Strengths: In this paper, the authors study the problem of optimization where the data points have Markovian dependence and take a first step in this direction by studying the simple problem of least squares regression. In this setting (to the best of my knowledge), authors establish novel lower bounds on the excess risk.

Weaknesses: Main weakness of the paper is that the experimental evaluation is only done on toy data. It would have been useful to see the experimental results for non-iid data when the data is generated from a Markov chain that is more complicated than a simple Gaussian AR chain. I understand that the theoretical results were provided in this setting but it would have been useful to see how SGD with experience replay compared on a more complicated example.

Correctness: From only briefly skimming the appendix for the proofs, the results seem to be correct, but this is more of a judgement call than a thorough analysis.

Clarity: The paper is well written.

Relation to Prior Work: There is some prior work which has not been discussed.

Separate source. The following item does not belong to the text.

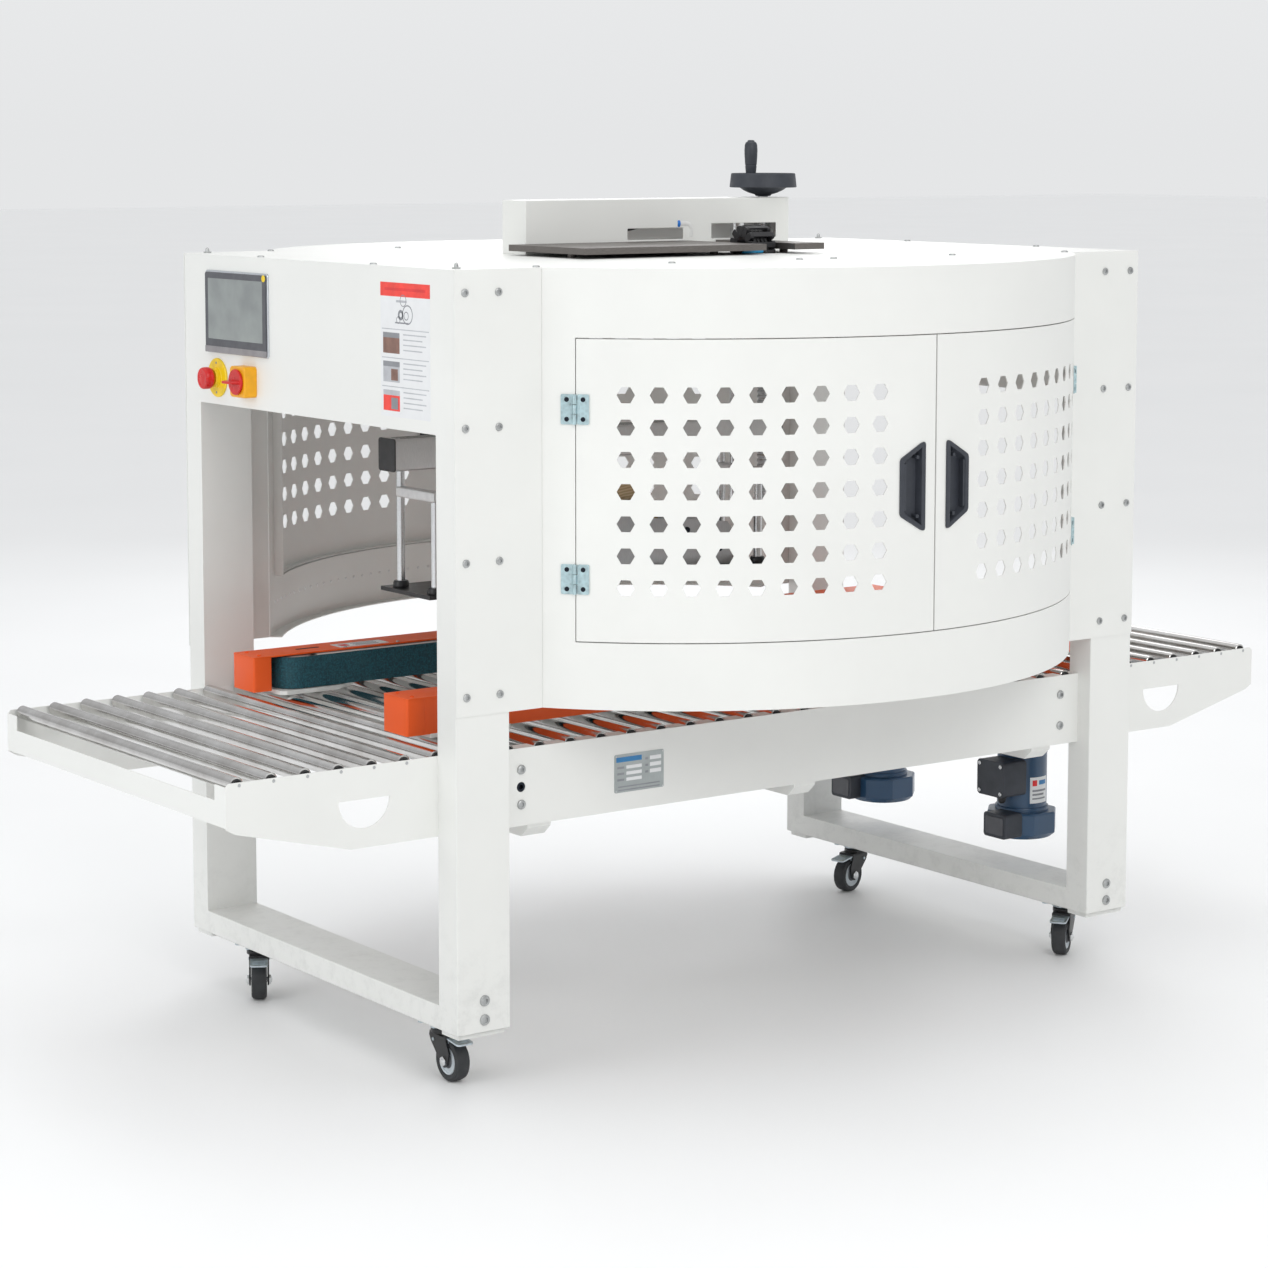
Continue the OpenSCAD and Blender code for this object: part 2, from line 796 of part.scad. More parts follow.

In particular Authors should discuss the relationship of their work to Wolfer, Geoffrey, and Aryeh Kontorovich. "Minimax learning of ergodic markov chains." In Algorithmic Learning Theory, pp. 904-930. 2019. This seems very related to the present work.

Reproducibility: Yes

Additional Feedback: =========== Post Rebuttal Comment ============ After looking at other reviews and author's feedback, I still believe this is a good submission and will keep my score at 8.